■ **Task to complete**: Count the lines in the entries below that include the word "continues". Give nothing but the number.

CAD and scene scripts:
'''

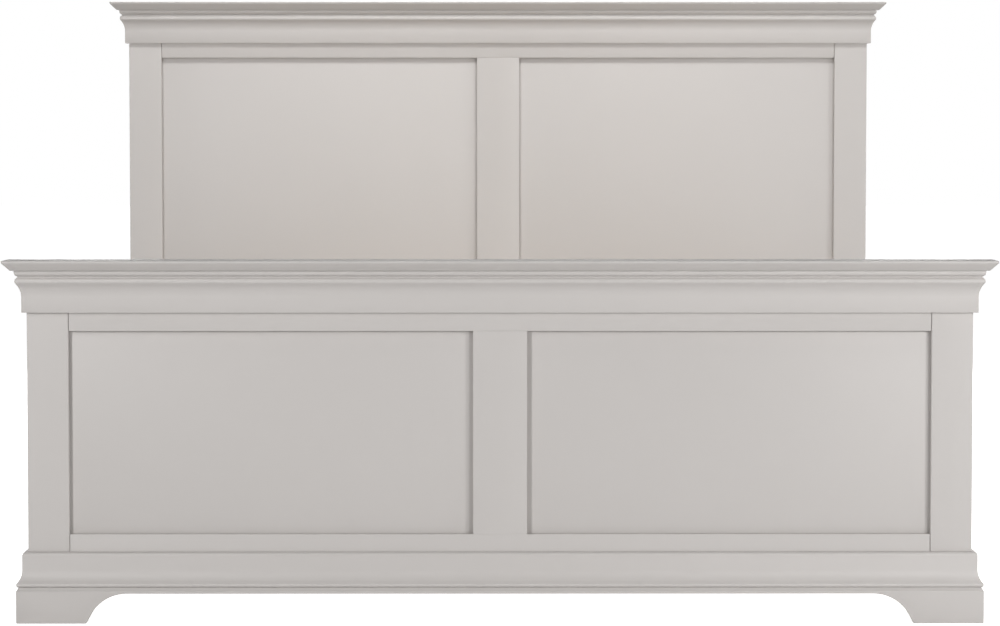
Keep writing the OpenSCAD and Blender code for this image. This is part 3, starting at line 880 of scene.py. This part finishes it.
def cornice_members(settings):
    """The cornice's profile down from the cap, as (projection, height)."""
    low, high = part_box("foot_cornice_front")
    out = settings.cornice_out
    quirk = settings.quirk_out
    band = settings.fascia_out
    ovolo = settings.ovolo
    ovolo_x = out - ovolo
    ovolo_turn = math.acos((quirk - ovolo_x) / ovolo)
    bead = settings.bead
    bead_x = out - BEAD_BACK - bead
    bead_top = -CORNICE_EDGE - arc_drop(ovolo, quirk - ovolo_x) - QUIRK_HEIGHT
    bead_y = bead_top - arc_drop(bead, quirk - bead_x)
    cove = settings.cove
    cove_x = band + cove
    cove_y = bead_y - arc_drop(bead + cove, cove_x - bead_x)
    cove_turn = math.atan2(bead_y - cove_y, cove_x - bead_x)
    bead_turn = math.acos((quirk - bead_x) / bead) + cove_turn
    return [
        ("line", out, 0.0),
        ("line", out, -CORNICE_EDGE),
        ("arc", ovolo_x, -CORNICE_EDGE, -math.degrees(ovolo_turn)),
        ("line", quirk, bead_top),
        ("arc", bead_x, bead_y, -math.degrees(bead_turn)),
        ("arc", cove_x, cove_y, math.degrees(cove_turn)),
        ("line", band, low.z - high.z),
        ("line", 0.0, low.z - high.z),
        ("line", 0.0, 0.0),
    ]


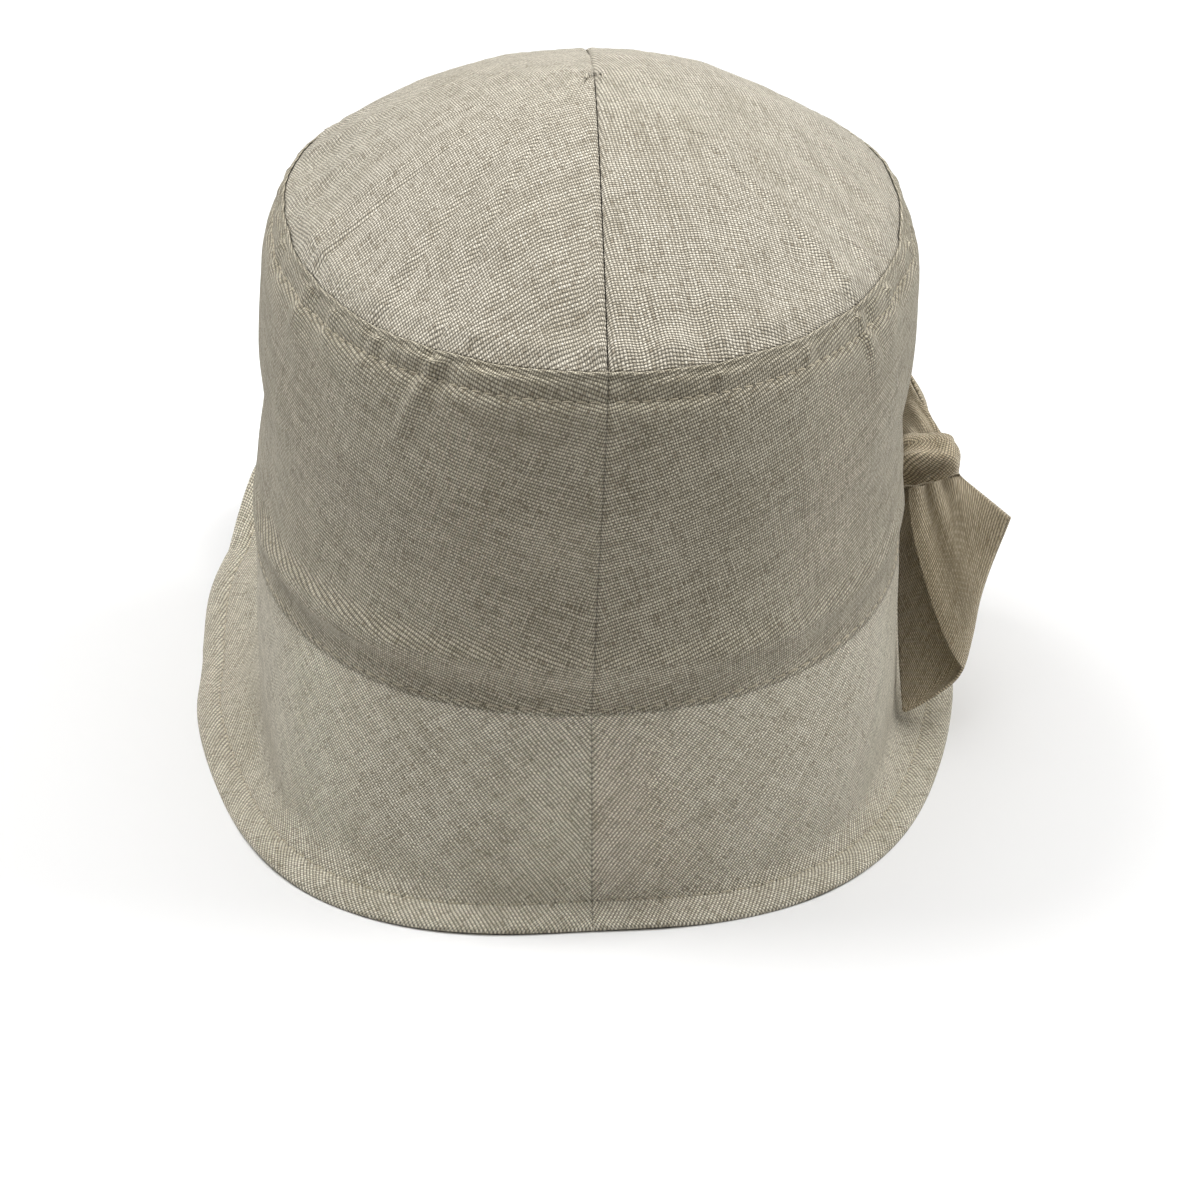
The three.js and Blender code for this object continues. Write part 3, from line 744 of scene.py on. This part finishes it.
def dress_band():
    grid, below = band_surface()
    heights = tip_seam_height(TURNS) - below
    seam_place, _ = ring_at(BRIM_SEAM, TURNS)
    threads = strip_threads(seam_place, BAND_CUT_RADIUS, BAND_CUT_RADIUS - heights)
    # Painted shade along the centre-back seam and along the band's lower edge at the brim seam.
    crease_shade = np.maximum(ridged(SEAM_DISTANCE, BACK_SEAM_SHADE), ridged(heights, BAND_EDGE_SHADE))
    normal = -normals_of(grid, True)
    top_line, top_out = row_on(grid, below, BAND_STITCH["below"], normal)
    low_line, low_out = row_on(grid, heights, EDGE_STITCH["above"], normal)
    top_phase, _ = stitch_count(top_line, BAND_STITCH["pitch"])
    low_phase, _ = stitch_count(low_line, EDGE_STITCH["pitch"])
    upper = below < heights
    beside = np.where(upper, below - BAND_STITCH["below"], heights - EDGE_STITCH["above"])
    holes = np.stack([np.where(upper, top_phase, low_phase) + 0.5, beside], -1)
    piece = cloth_piece("band_cloth", grid, CLOTH, threads, crease_shade, closed=True, flip=True, holes=holes)
    finish_piece(piece, shaded_band_linen, ["crown_band"])
    finish_piece(stitch_row("band_top_stitches", top_line, top_out, BAND_STITCH["pitch"]), thread)
    finish_piece(stitch_row("band_edge_stitches", low_line, low_out, EDGE_STITCH["pitch"]), thread)


dress_band()


# The tip

def tip_cloth(name, side, grain):
    """One half of the domed tip. The side is 1 for the wearer's left and -1 for the right."""
    turn = side * 90 * (1 - np.cos(np.pi * np.linspace(0, 1, 230)))
    place, out = ring_at(TIP_SEAM, turn)
    seam_out, seam_up = seam_shift(turn)
    rim = np.concatenate([place + out * (seam_out - TIP_INSET)[:, None],
                          (tip_seam_height(turn) + seam_up - TIP_SUNK)[:, None]], 1)
    middle = np.array([TIP_SEAM["x"], TIP_SEAM["y"] + TIP_PEAK_BACK, CROWN_HEIGHT])
    # Rows from just beside the peak to the rim, closer together near the rim.
    steps = np.concatenate([np.linspace(0.004, 0.88, 52), np.linspace(0.88, 1, 18)[1:]])
    grid = middle + (rim - middle)[None] * steps[:, None, None]
    grid[..., 2] += TIP_PEAK_RISE * (1 - steps[:, None] ** DOME_POWER)
    rim_distance = np.linalg.norm(rim - middle, axis=1)[None] * (1 - steps)[:, None]
    # The first row is almost a point, so it takes its normal from the rows around it.
    normal = normals_of(grid, False)
    normal[0] = unit(normal[3].mean(0))
    normal *= np.sign(normal[..., 2].mean())
    seam_distance = np.abs(grid[..., 0] - TIP_SEAM["x"])
    radial = np.stack(np.broadcast_arrays(place[:, 0], place[:, 1], rim_distance), -1) / TIP_GATHER_SIZE
    relief = waves(grid, *TIP_WAVES) + waves(grid, *TIP_DENTS)
    relief += waves(radial, *TIP_GATHERS) * faded(rim_distance, TIP_GATHER_REACH)
    for pinch_turn, depth, half_width in PINCHES:
        fold = bump_at(turn[None], pinch_turn, TIP_FOLD_WIDER * half_width + TIP_FOLD_LEAST)
        relief += TIP_FOLD_SHARE * depth * fold * faded(rim_distance, TIP_FOLD_REACH)
    relief += ridged(rim_distance, TIP_RIM_RIDGES)
    relief *= grown(rim_distance, TIP_RIM_FADE)
    relief += ridged(seam_distance, TIP_SEAM_RIDGES)
    grid = grid + normal * relief[..., None]
    edge = TIP_SEAM["x"] + side * TIP_HALVES_APART
    grid[..., 0] = np.maximum(grid[..., 0], edge) if side > 0 else np.minimum(grid[..., 0], edge)
    direction = np.radians(grain)
    right = TIP_SEAM["x"] - grid[..., 0]
    away = -grid[..., 1]
    threads = np.stack([(right * np.cos(direction) + away * np.sin(direction)) / WARP_PITCH,
                        (-right * np.sin(direction) + away * np.cos(direction)) / WEFT_PITCH], -1)
    # Painted shade along the seam between the halves and round the rim under the band's edge.
    crease_shade = np.maximum(ridged(seam_distance, TIP_SEAM_SHADE), ridged(rim_distance, TIP_RIM_SHADE))
    return cloth_piece(name, grid, CLOTH, threads, crease_shade, flip=side < 0), grid


for name, side, grain, node in (("tip_left_cloth", 1, TIP_LEFT_GRAIN, "crown_tip_left"),
                                ("tip_right_cloth", -1, TIP_RIGHT_GRAIN, "crown_tip_right")):
    piece, grid = tip_cloth(name, side, grain)
    finish_piece(piece, tip_linen, [node])


# The brim

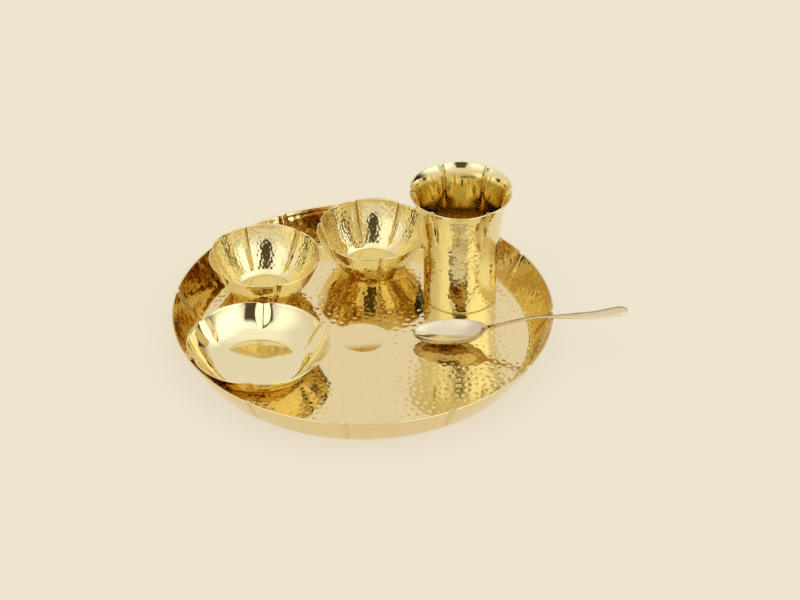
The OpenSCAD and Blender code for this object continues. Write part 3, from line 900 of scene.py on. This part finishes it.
def spoon_mesh():
    s, half_w, edge, hollow = spoon_rows()
    v = np.sin(np.linspace(-math.pi / 2, math.pi / 2, SPOON_ACROSS))
    y = half_w[:, None] * v
    body = edge[:, None] - hollow[:, None] * (1 - v ** 2)
    thick = SPOON["wall"] * np.sqrt(np.clip(1 - np.abs(v) ** EDGE_POWER, 0, 1))
    thick = thick * np.minimum(1, half_w / THIN_BELOW_WIDE)[:, None]
    from_end = np.minimum(half_w[:, None] * (1 - np.abs(v)), s[-1] - s[:, None])
    border = BORDER_DEEP * np.exp(-((from_end - BORDER_IN) / BORDER_WIDE) ** 2)
    border_from = SPOON["bowl_l"] / 2 + BORDER_START * SPOON["handle_l"]
    border *= ease((s - border_from) / BORDER_FADE)[:, None]
    middle = body - SPOON["wall"] / 2
    top, low = middle + thick / 2 - border, middle - thick / 2
    along = np.repeat(s[:, None], SPOON_ACROSS, axis=1)
    upper = np.stack([along, y, top], axis=2)
    lower = np.stack([along, y, low], axis=2)[:, -2:0:-1]
    ring = np.concatenate([upper, lower], axis=1)
    rows, n = ring.shape[:2]
    faces = [face for i in range(rows - 1) for face in between((i + 1) * n, n, i * n, n)]
    faces += [tuple(range(n)), tuple(range((rows - 1) * n, rows * n))[::-1]]
    mesh = bpy.data.meshes.new("nickel_spoon")
    mesh.from_pydata((ring.reshape(-1, 3) * MM).tolist(), [], faces)
    mesh.polygons.foreach_set("use_smooth", [True] * len(mesh.polygons))
    return mesh


spoon_shape = spoon_mesh()
print("spoon:", len(spoon_shape.polygons), "faces")

# %% [markdown]
# Nickel silver is copper, nickel and zinc, a pale warm grey. It was buffed along its length, so the eye gets
# a soft, streaky mirror image, and washed with gold. The wash has worn off the bowl and paled towards the
# end, so the handle is the most golden.

# %% Metal of the spoon
SPOON_WAY = math.radians(-4.6)
BUFF_STRETCH = 0.05
SPOON_DULL = (0.09, 0.17)
WASH_FROM, WASH_TO = 90 * MM, 200 * MM
SPOON_WASH = [(0.0, "#d6c7aa"), (0.15, "#cdb384"), (0.5, "#cfb78a"), (0.9, "#e2d1ac")]


def nickel_silver():
    material = bpy.data.materials.new("nickel silver, buffed")
    material.use_nodes = True
    tree = material.node_tree
    tree.nodes.clear()
    where = add(tree, "ShaderNodeTexCoord").outputs["Object"]
    turned = add(tree, "ShaderNodeMapping", {"Vector": where, "Rotation": (0, 0, -SPOON_WAY),
                                             "Scale": (BUFF_STRETCH, 1.0, 1.0)})
    lines = add(tree, "ShaderNodeTexNoise", {"Vector": turned.outputs[0], "Scale": 1 / ARC_PITCH,
                                             "Detail": 2.0})
    grain = add(tree, "ShaderNodeTexNoise", {"Vector": where, "Scale": 1 / GRAIN_SIZE, "Detail": 4.0})
    dull = add(tree, "ShaderNodeMapRange", {"Value": grain.outputs["Fac"], "From Min": GRAIN_FELT[0],
                                            "From Max": GRAIN_FELT[1], "To Min": SPOON_DULL[0],
                                            "To Max": SPOON_DULL[1]})
    fine = add(tree, "ShaderNodeBump", {"Strength": 1.0, "Distance": ARC_DEEP,
                                        "Height": lines.outputs["Fac"]})
    part = add(tree, "ShaderNodeSeparateXYZ", {0: where})
    along = add(tree, "ShaderNodeMapRange", {"Value": part.outputs["X"], "From Min": WASH_FROM,
                                             "From Max": WASH_TO})
    wash = colours_along(tree, along.outputs[0], SPOON_WASH)
    shader = add(tree, "ShaderNodeBsdfPrincipled",
                 {"Base Color": wash, "Metallic": 1.0, "Roughness": dull.outputs[0],
                  "Normal": fine.outputs[0]})
    add(tree, "ShaderNodeOutputMaterial", {"Surface": shader.outputs[0]})
    return material


spoon_metal = nickel_silver()
print(spoon_metal.name, "has", len(spoon_metal.node_tree.nodes), "nodes")

# %% [markdown]
# The spoon leans with its bowl on the floor of the plate and its handle over the plate's rim. It is tilted
# and turned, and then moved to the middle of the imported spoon's box and down to its lowest point.

# %% Spoon in its place
SPOON_LEAN = math.radians(5.563)


def place_spoon(mesh, metal):
    mesh.transform(Matrix.Rotation(SPOON_WAY, 4, "Z") @ Matrix.Rotation(-SPOON_LEAN, 4, "Y"))
    points = np.array([v.co for v in mesh.vertices])
    low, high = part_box("spoon")
    shift = (np.array(low) + np.array(high) - points.min(axis=0) - points.max(axis=0)) / 2
    shift[2] = low.z - points[:, 2].min()
    mesh.transform(Matrix.Translation(Vector(shift)))
    mesh.materials.append(metal)
    piece = bpy.data.objects.new("nickel_spoon", mesh)
    bpy.context.scene.collection.objects.link(piece)
    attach(piece, "spoon")
    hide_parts("spoon")
    print("spoon top", round((points[:, 2].max() + shift[2]) / MM, 1), "mm")
    return piece


spoon = place_spoon(spoon_shape, spoon_metal)

# %% [markdown]
# The picture is shown as plain sRGB, with no film look, so that the written colours can be trusted.

# %% Finish
bpy.context.scene.view_settings.view_transform = "Standard"
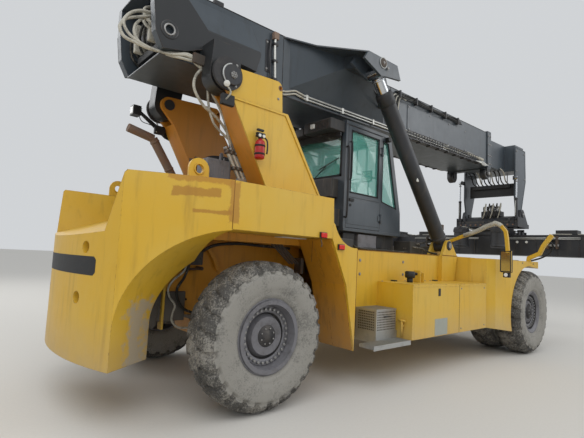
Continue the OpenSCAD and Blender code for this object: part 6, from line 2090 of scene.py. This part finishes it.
class STACKER_OT_stage(bpy.types.Operator):
    """Places the floor, the light and the camera of the photograph"""

    bl_idname = "stacker.stage"
    bl_label = "Stage"

    def execute(self, context):
        scene = context.scene
        scene.view_settings.view_transform = "Standard"
        data = bpy.data.cameras.new("photo_camera")
        data.sensor_fit = "HORIZONTAL"
        data.sensor_width = 36
        data.lens = CAMERA_FOCAL_PX / PHOTO_W * data.sensor_width
        data.clip_end = 300
        camera = bpy.data.objects.new("photo_camera", data)
        scene.collection.objects.link(camera)
        yaw, pitch, roll = (math.radians(v) for v in (CAMERA_YAW, CAMERA_PITCH, CAMERA_ROLL))
        ahead = Vector((math.cos(pitch) * math.cos(yaw), math.cos(pitch) * math.sin(yaw), math.sin(pitch)))
        level = Vector((math.sin(yaw), -math.cos(yaw), 0))
        over = level.cross(ahead)
        right = level * math.cos(roll) + over * math.sin(roll)
        up = right.cross(ahead)
        turn = Matrix((right, up, -ahead)).transposed().to_4x4()
        camera.matrix_world = Matrix.Translation(at(*CAMERA_FROM_REAR_AXLE)) @ turn
        scene.camera = camera

        floor_mesh = bpy.data.meshes.new("floor")
        reach = 90
        floor_mesh.from_pydata([(-reach, -reach, 0), (reach, -reach, 0), (reach, reach, 0),
            (-reach, reach, 0)], [], [(0, 1, 2, 3)])
        floor = bpy.data.objects.new("floor", floor_mesh)
        scene.collection.objects.link(floor)
        material, tree, shader = new_material("pale_floor", 0.9)
        coord = place_of(tree)
        grain = noise(tree, coord, 30, 4, 0.6)
        tone = blend_colour(tree, (grain, "Fac"), "cfccc6", "d8d5cf")
        feed(tree, tone, "Result", shader, "Base Color")
        floor_mesh.materials.append(material)

        world = bpy.data.worlds.new("overcast")
        world.use_nodes = True
        scene.world = world
        tree = world.node_tree
        backing = next(n for n in tree.nodes if n.type == "BACKGROUND")
        backing.inputs["Color"].default_value = to_linear("e6e9ec")
        backing.inputs["Strength"].default_value = 0.80
        for name, place, target, size, power in (
            ("sky_panel", (-6, -9, 13), (2, 0, 1.5), 14, 850),
            ("front_panel", (14, -10, 9), (4, 0, 1.5), 10, 500),
            ("back_panel", (-4, 12, 10), (2, 0, 1.5), 10, 500),
        ):
            light = bpy.data.lights.new(name, "AREA")
            light.shape = "DISK"
            light.size = size
            light.energy = power
            lamp = bpy.data.objects.new(name, light)
            scene.collection.objects.link(lamp)
            lamp.location = at(*place)
            lamp.rotation_euler = (at(*target) - at(*place)).to_track_quat("-Z", "Y").to_euler()
        return {"FINISHED"}


# Panel and registration

PIECE_OPERATORS = (
    STACKER_OT_finishes,
    STACKER_OT_wheels,
    STACKER_OT_rear_body,
    STACKER_OT_wheel_bays,
    STACKER_OT_towers,
    STACKER_OT_engine,
    STACKER_OT_boom_heel,
    STACKER_OT_boom_sides,
    STACKER_OT_lift_cylinders,
    STACKER_OT_cab,
    STACKER_OT_frame_sides,
    STACKER_OT_head,
    STACKER_OT_spreader,
    STACKER_OT_axles,
    STACKER_OT_stage,
)


class STACKER_PT_panel(bpy.types.Panel):
    """Lists the pieces of the reach stacker"""

    bl_idname = "STACKER_PT_panel"
    bl_label = "Reach Stacker"
    bl_space_type = "VIEW_3D"
    bl_region_type = "UI"
    bl_category = "Reach Stacker"

    def draw(self, context):
        layout = self.layout
        for group in (sizes(), paints()):
            for name in group.bl_rna.properties.keys():
                if name not in ("rna_type", "name"):
                    layout.prop(group, name)
        for operator in PIECE_OPERATORS:
            layout.operator(operator.bl_idname)


CLASSES = (SizeSettings, ColourSettings, *PIECE_OPERATORS, STACKER_PT_panel)


def register():
    for cls in CLASSES:
        bpy.utils.register_class(cls)
    bpy.types.Scene.stacker_sizes = bpy.props.PointerProperty(type=SizeSettings)
    bpy.types.Scene.stacker_paints = bpy.props.PointerProperty(type=ColourSettings)


def unregister():
    del bpy.types.Scene.stacker_paints
    del bpy.types.Scene.stacker_sizes
    for cls in reversed(CLASSES):
        bpy.utils.unregister_class(cls)


def main():
    register()
    for operator in PIECE_OPERATORS:
        group, name = operator.bl_idname.split(".")
        getattr(getattr(bpy.ops, group), name)()


if __name__ == "__main__":
    main()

'''

■ **Correct response**: 2